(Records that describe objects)
◇ ◇ ◇ ◇ ◇
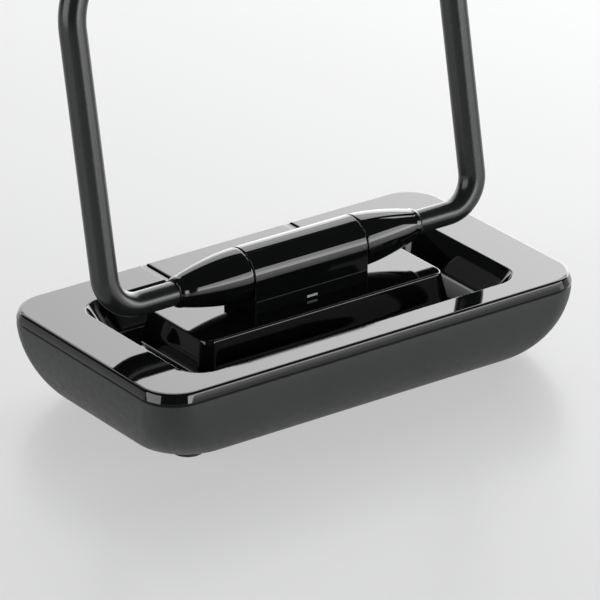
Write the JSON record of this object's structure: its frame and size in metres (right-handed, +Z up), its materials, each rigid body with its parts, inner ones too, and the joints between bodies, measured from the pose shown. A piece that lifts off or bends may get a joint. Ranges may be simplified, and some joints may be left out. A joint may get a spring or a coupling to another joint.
{
  "type": "indoor loop antenna",
  "caption": "Indoor television antenna: a square tubular loop tilts on a hinge barrel above a weighted gloss-topped base with a rear output socket.",
  "frame": {"origin": "middle of the base in the plane of the feet", "axes": "+X along the base's long side and the hinge axis, front is -Y, +Z up"},
  "size_m": [0.202, 0.111, 0.1926],
  "materials": {
    "gloss_black": "deep gloss black moulded ABS, lightly polished",
    "case_grey": "satin dark grey moulded plastic with a fine spark texture",
    "tube_black": "satin black anodised tube",
    "foot_rubber": "soft black rubber",
    "screw_steel": "zinc plated steel",
    "ballast_steel": "mill-finish steel plate",
    "spring_steel": "spring steel",
    "nickel_plate": "nickel plated brass",
    "contact_brass": "bright brass",
    "tin_plate": "tinned steel",
    "board_green": "green solder mask over glass laminate",
    "chip_black": "moulded epoxy",
    "ferrite_grey": "sintered ferrite",
    "capacitor_sleeve": "sleeved aluminium can",
    "socket_black": "black engineering plastic",
    "insulator_white": "natural PTFE",
    "bush_plastic": "natural acetal",
    "lamp_clear": "clear epoxy lamp",
    "light_pipe_clear": "smoked clear acrylic",
    "lead_sleeve": "flexible red insulation"
  },
  "bodies": {
    "base": {"lower_case": "case_grey", "top_cover": "gloss_black", "rear_panel": "gloss_black", "hinge_housing": "gloss_black", "rubber_feet": "foot_rubber", "case_screws": "screw_steel", "ballast_plate": "ballast_steel", "ballast_screws": "screw_steel", "circuit_board": "board_green", "board_screws": "screw_steel", "shield_can": "tin_plate", "amplifier_chip": "chip_black", "balun_core": "ferrite_grey", "filter_capacitor": "capacitor_sleeve", "voltage_regulator": "chip_black", "antenna_socket": "nickel_plate", "socket_insulator": "insulator_white", "socket_contact": "contact_brass", "power_jack": "socket_black", "power_jack_pin": "nickel_plate", "indicator_lamp": "lamp_clear", "light_pipe": "light_pipe_clear", "housing_screws": "screw_steel", "left_bush": "bush_plastic", "right_bush": "bush_plastic", "left_lead": "lead_sleeve", "right_lead": "lead_sleeve"},
    "loop": {"loop_tube": "tube_black", "left_collar": "gloss_black", "right_collar": "gloss_black", "left_contact_plug": "contact_brass", "right_contact_plug": "contact_brass", "collar_grub_screws": "screw_steel", "friction_washers": "spring_steel", "retaining_clips": "spring_steel", "stop_ring": "spring_steel"}
  },
  "joints": [
    {"name": "loop_tilt", "type": "hinge", "parent": "base", "child": "loop", "pos_m": [0, 0, 0.0498], "axis": [1, 0, 0], "range_deg": [-79, 101]}
  ]
}
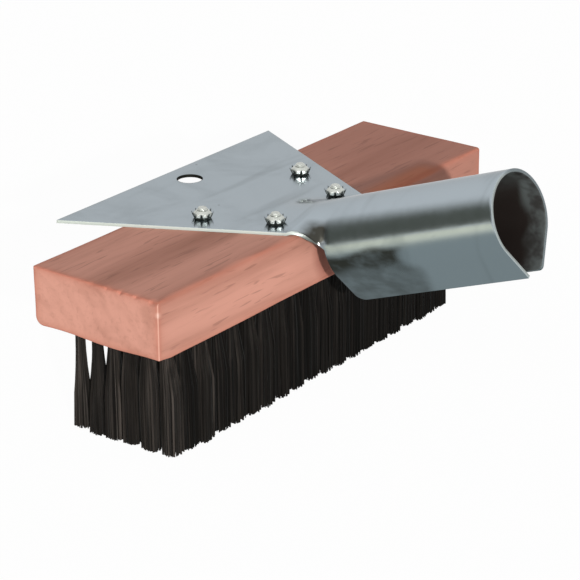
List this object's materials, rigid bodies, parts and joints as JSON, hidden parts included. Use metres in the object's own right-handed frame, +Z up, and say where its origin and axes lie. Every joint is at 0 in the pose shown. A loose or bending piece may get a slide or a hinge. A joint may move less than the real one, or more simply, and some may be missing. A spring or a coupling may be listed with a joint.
{
  "type": "wire scratch brush with scraper",
  "caption": "Wooden block brush with steel wire tufts and a bolted sheet-metal scraper that rolls into a socket for a long handle.",
  "frame": {"origin": "on the plane of the wire tips, under the middle of the part's outline seen from above", "axes": "+X along the wooden block, +Y towards the scraping edge, so the handle leaves towards -Y, and +Z up from the wire tips to the scraper sheet"},
  "size_m": [0.254, 0.2124, 0.1271],
  "materials": {
    "wood": "sanded, uncoated",
    "galvanized_sheet": "galvanized, smooth satin",
    "zinc_hardware": "bright zinc plated",
    "wire": "dark tempered steel wire"
  },
  "bodies": {
    "root": {"wood_block": "wood", "scraper_sheet": "galvanized_sheet", "bolt_front_left": "zinc_hardware", "bolt_front_right": "zinc_hardware", "bolt_rear_left": "zinc_hardware", "bolt_rear_right": "zinc_hardware", "nut_front_left": "zinc_hardware", "nut_front_right": "zinc_hardware", "nut_rear_left": "zinc_hardware", "nut_rear_right": "zinc_hardware", "lock_washer_front_left": "zinc_hardware", "lock_washer_front_right": "zinc_hardware", "lock_washer_rear_left": "zinc_hardware", "lock_washer_rear_right": "zinc_hardware", "bristle_row_1": "wire", "bristle_row_2": "wire", "bristle_row_3": "wire", "bristle_row_4": "wire", "bristle_row_5": "wire", "bristle_row_6": "wire"}
  },
  "joints": []
}
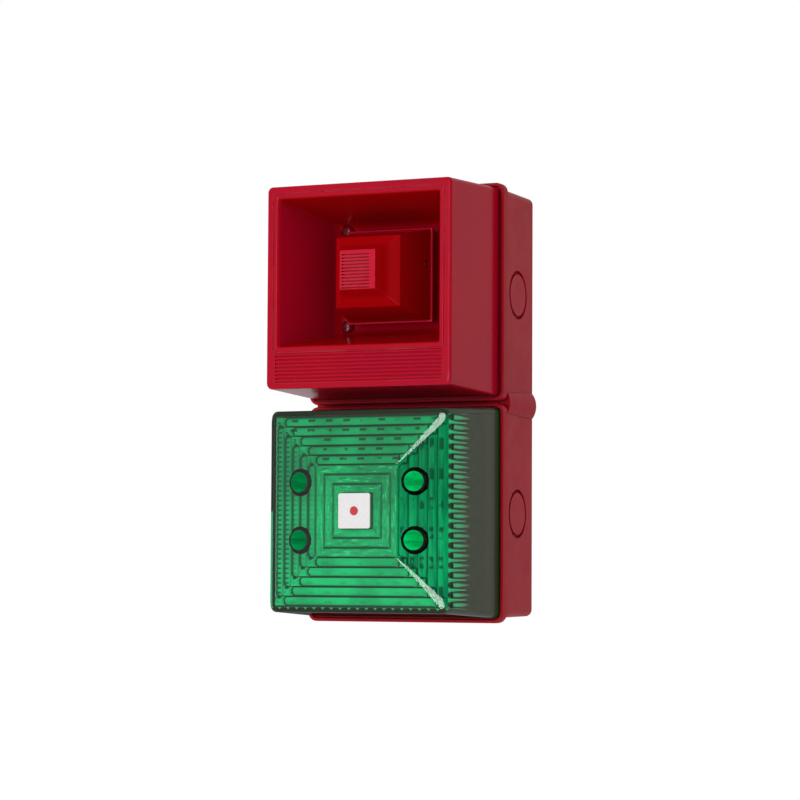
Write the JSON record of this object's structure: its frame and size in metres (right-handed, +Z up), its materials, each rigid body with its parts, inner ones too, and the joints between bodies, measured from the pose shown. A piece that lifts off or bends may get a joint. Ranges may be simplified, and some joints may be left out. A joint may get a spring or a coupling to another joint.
{
  "type": "combined wall sounder and beacon",
  "caption": "Two linked square wall boxes, one with a square flared horn and driver, one with a ribbed green lens over a flash tube; covers lift off on captive screws.",
  "frame": {"origin": "centre of the wall plane, midway between the two modules, on the flat back of the link bar", "axes": "+Z up along the stacked modules, -Y out of the wall towards the front, +X to the right seen from the front"},
  "size_m": [0.106, 0.0965, 0.2146],
  "materials": {
    "red_abs": "semi-gloss moulded red, light moulding texture",
    "green_lens": "clear green moulded polycarbonate, prismatic ribs",
    "black_rubber": "matt black sealing rubber",
    "steel": "bright plated steel",
    "ferrite": "dark grey sintered ferrite and laminated core",
    "diaphragm_film": "amber polyimide film",
    "copper": "enamelled copper winding",
    "circuit_board": "green solder mask over glass epoxy",
    "white_plastic": "white moulded plastic",
    "black_plastic": "black moulded plastic or sleeve",
    "blue_plastic": "blue moulded component body",
    "tube_glass": "clear borosilicate tube",
    "red_wire": "red wire insulation",
    "label_white": "white printed label stock"
  },
  "bodies": {
    "base": {"upper_back_box": "red_abs", "lower_back_box": "red_abs", "link_spacer": "red_abs", "upper_gasket": "black_rubber", "lower_gasket": "black_rubber", "link_bush": "black_plastic", "upper_link_nut": "black_plastic", "lower_link_nut": "black_plastic", "link_wire_red": "red_wire", "link_wire_black": "black_plastic", "reflector": "white_plastic", "flash_tube": "tube_glass", "tube_clip_left": "steel", "tube_clip_right": "steel", "beacon_board": "circuit_board", "flash_capacitor": "black_plastic", "trigger_coil": "copper", "beacon_transformer": "ferrite", "beacon_terminals": "blue_plastic", "beacon_board_screw_1": "steel", "beacon_board_screw_2": "steel", "beacon_board_screw_3": "steel", "beacon_board_screw_4": "steel"},
    "horn_head": {"horn_housing": "red_abs", "horn_plug": "red_abs", "plug_screw_left": "steel", "plug_screw_right": "steel", "driver_can": "black_plastic", "driver_top_plate": "steel", "driver_magnet": "ferrite", "driver_yoke": "steel", "sounder_board": "circuit_board", "sounder_terminals": "blue_plastic", "tone_switch": "blue_plastic", "volume_control": "blue_plastic", "sounder_capacitor": "black_plastic", "sounder_transformer": "ferrite", "sounder_board_screw_1": "steel", "sounder_board_screw_2": "steel", "sounder_board_screw_3": "steel", "sounder_board_screw_4": "steel"},
    "diaphragm": {"diaphragm": "diaphragm_film", "voice_coil": "copper"},
    "volume_rotor": {"volume_rotor": "white_plastic"},
    "lens_cover": {"beacon_lens": "green_lens", "lens_label": "label_white"},
    "tone_lever_1": {"tone_lever_1": "white_plastic"},
    "tone_lever_2": {"tone_lever_2": "white_plastic"},
    "tone_lever_3": {"tone_lever_3": "white_plastic"},
    "tone_lever_4": {"tone_lever_4": "white_plastic"},
    "tone_lever_5": {"tone_lever_5": "white_plastic"},
    "horn_screw_upper_left": {"horn_screw_upper_left": "steel"},
    "horn_screw_upper_right": {"horn_screw_upper_right": "steel"},
    "horn_screw_lower_left": {"horn_screw_lower_left": "steel"},
    "horn_screw_lower_right": {"horn_screw_lower_right": "steel"},
    "lens_screw_upper_left": {"lens_screw_upper_left": "steel"},
    "lens_screw_upper_right": {"lens_screw_upper_right": "steel"},
    "lens_screw_lower_left": {"lens_screw_lower_left": "steel"},
    "lens_screw_lower_right": {"lens_screw_lower_right": "steel"}
  },
  "joints": [
    {"name": "horn_head_lift", "type": "slide", "parent": "base", "child": "horn_head", "axis": [0, -1, 0], "range_m": [0, 0.08]},
    {"name": "lens_lift", "type": "slide", "parent": "base", "child": "lens_cover", "axis": [0, -1, 0], "range_m": [0, 0.07]},
    {"name": "diaphragm_stroke", "type": "slide", "parent": "horn_head", "child": "diaphragm", "axis": [0, -1, 0], "range_m": [-0.0003, 0.0003]},
    {"name": "volume_turn", "type": "hinge", "parent": "horn_head", "child": "volume_rotor", "pos_m": [0.014, -0.0165, 0.0319], "axis": [0, 1, 0], "range_deg": [-135, 135]},
    {"name": "tone_lever_1_slide", "type": "slide", "parent": "horn_head", "child": "tone_lever_1", "axis": [0, 0, 1], "range_m": [0, 0.0015]},
    {"name": "tone_lever_2_slide", "type": "slide", "parent": "horn_head", "child": "tone_lever_2", "axis": [0, 0, 1], "range_m": [0, 0.0015]},
    {"name": "tone_lever_3_slide", "type": "slide", "parent": "horn_head", "child": "tone_lever_3", "axis": [0, 0, 1], "range_m": [0, 0.0015]},
    {"name": "tone_lever_4_slide", "type": "slide", "parent": "horn_head", "child": "tone_lever_4", "axis": [0, 0, 1], "range_m": [0, 0.0015]},
    {"name": "tone_lever_5_slide", "type": "slide", "parent": "horn_head", "child": "tone_lever_5", "axis": [0, 0, 1], "range_m": [0, 0.0015]},
    {"name": "horn_screw_upper_left_turn", "type": "hinge", "parent": "horn_head", "child": "horn_screw_upper_left", "pos_m": [-0.0265, -0.0513, 0.085], "axis": [0, -1, 0], "continuous": true},
    {"name": "horn_screw_upper_right_turn", "type": "hinge", "parent": "horn_head", "child": "horn_screw_upper_right", "pos_m": [0.0265, -0.0513, 0.085], "axis": [0, -1, 0], "continuous": true},
    {"name": "horn_screw_lower_left_turn", "type": "hinge", "parent": "horn_head", "child": "horn_screw_lower_left", "pos_m": [-0.0265, -0.0513, 0.038], "axis": [0, -1, 0], "continuous": true},
    {"name": "horn_screw_lower_right_turn", "type": "hinge", "parent": "horn_head", "child": "horn_screw_lower_right", "pos_m": [0.0265, -0.0513, 0.038], "axis": [0, -1, 0], "continuous": true},
    {"name": "lens_screw_upper_left_turn", "type": "hinge", "parent": "lens_cover", "child": "lens_screw_upper_left", "pos_m": [-0.0305, -0.0488, -0.04], "axis": [0, -1, 0], "continuous": true},
    {"name": "lens_screw_upper_right_turn", "type": "hinge", "parent": "lens_cover", "child": "lens_screw_upper_right", "pos_m": [0.0305, -0.0488, -0.04], "axis": [0, -1, 0], "continuous": true},
    {"name": "lens_screw_lower_left_turn", "type": "hinge", "parent": "lens_cover", "child": "lens_screw_lower_left", "pos_m": [-0.0305, -0.0488, -0.0678], "axis": [0, -1, 0], "continuous": true},
    {"name": "lens_screw_lower_right_turn", "type": "hinge", "parent": "lens_cover", "child": "lens_screw_lower_right", "pos_m": [0.0305, -0.0488, -0.0678], "axis": [0, -1, 0], "continuous": true}
  ]
}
◇ ◇ ◇ ◇ ◇
**Brief**
Pull out every line in the data above that has the word "slide".

**Output for this exercise**
List this object's materials, rigid bodies, parts and joints as JSON, hidden parts included. Use metres in the object's own right-handed frame, +Z up, and say where its origin and axes lie. Every joint is at 0 in the pose shown. A loose or bending piece may get a slide or a hinge. A joint may move less than the real one, or more simply, and some may be missing. A spring or a coupling may be listed with a joint.
    {"name": "horn_head_lift", "type": "slide", "parent": "base", "child": "horn_head", "axis": [0, -1, 0], "range_m": [0, 0.08]},
    {"name": "lens_lift", "type": "slide", "parent": "base", "child": "lens_cover", "axis": [0, -1, 0], "range_m": [0, 0.07]},
    {"name": "diaphragm_stroke", "type": "slide", "parent": "horn_head", "child": "diaphragm", "axis": [0, -1, 0], "range_m": [-0.0003, 0.0003]},
    {"name": "tone_lever_1_slide", "type": "slide", "parent": "horn_head", "child": "tone_lever_1", "axis": [0, 0, 1], "range_m": [0, 0.0015]},
    {"name": "tone_lever_2_slide", "type": "slide", "parent": "horn_head", "child": "tone_lever_2", "axis": [0, 0, 1], "range_m": [0, 0.0015]},
    {"name": "tone_lever_3_slide", "type": "slide", "parent": "horn_head", "child": "tone_lever_3", "axis": [0, 0, 1], "range_m": [0, 0.0015]},
    {"name": "tone_lever_4_slide", "type": "slide", "parent": "horn_head", "child": "tone_lever_4", "axis": [0, 0, 1], "range_m": [0, 0.0015]},
    {"name": "tone_lever_5_slide", "type": "slide", "parent": "horn_head", "child": "tone_lever_5", "axis": [0, 0, 1], "range_m": [0, 0.0015]},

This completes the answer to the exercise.